While there is never any guarantee whenever you enter a relationship that it will be successful, a little bit of prior knowledge goes a long way. With this metaphor of a pineapple I would like the word to get out that relationships can be a golden opportunity. If we have the basic understanding of the dynamics of relationships perhaps we can offset the potential of it turning into a traumatic experience (or another one). And also just like a pineapple if it is left too long can make repairs not impossible but a little bit more complex.
Overall I think western culture undervalues relationships. Humans are social creatures we are born and develop that way. Our first relationships with our caretakers are so important to our social development. The social pendulum also wants to forget our past and just move forward. Heaps of memes about only looking forward too. I hear people ask, ‘Why look back because we can’t change it?’ While we can’t change the past we can change our future. Our past gives us the wisdom of how we have coped, how we have survived in one way or another and our present relationship can teach us what doesn’t work any more. Better still from our past, a present loving relationship can heal wounds through coregulation. Empathetic listening of your partner is healing. Stephen Covey tried to teach us many years ago about interdependence – there is still a level of dependency in a relationship.
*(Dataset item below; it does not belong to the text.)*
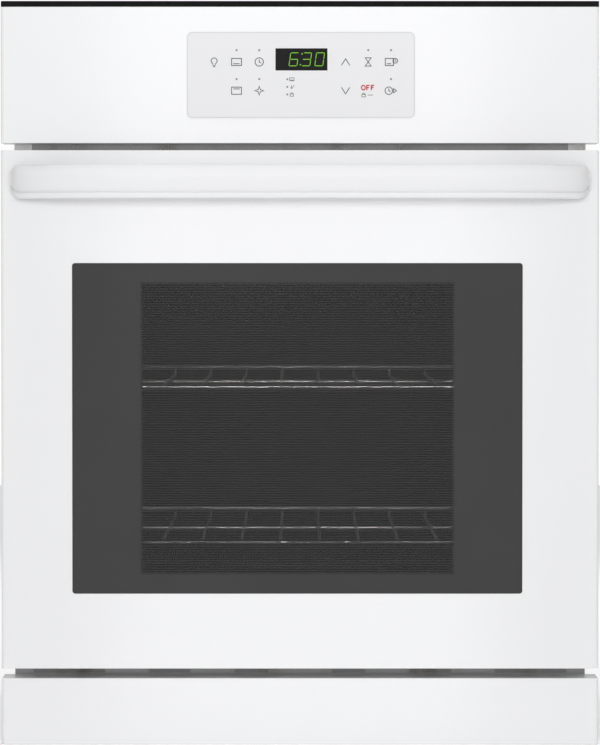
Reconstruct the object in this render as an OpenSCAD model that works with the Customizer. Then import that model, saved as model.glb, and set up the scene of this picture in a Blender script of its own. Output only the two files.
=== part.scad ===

When things aren’t running smoothly and the pineapple turns up – instead of looking at the situation as problematic. Try to look at it as a time to know your partner better. It is the potential to turn an argument around to gain greater understanding. This takes some work and vulnerability – that is why we need to understand the responsibility of relationships. Our personal relationships are no joke yet ironically the more we feel safe, valued and heard in a relationship the more we can laugh and play!
And yes, it feels damn good when you know your partner has your back. It feels damn good when you know you can count on your partner and it feels damn good when you can feel safe enough to be yourself in a relationship. And this is all reciprocated back.
That is the sweet delight of being in a relationship.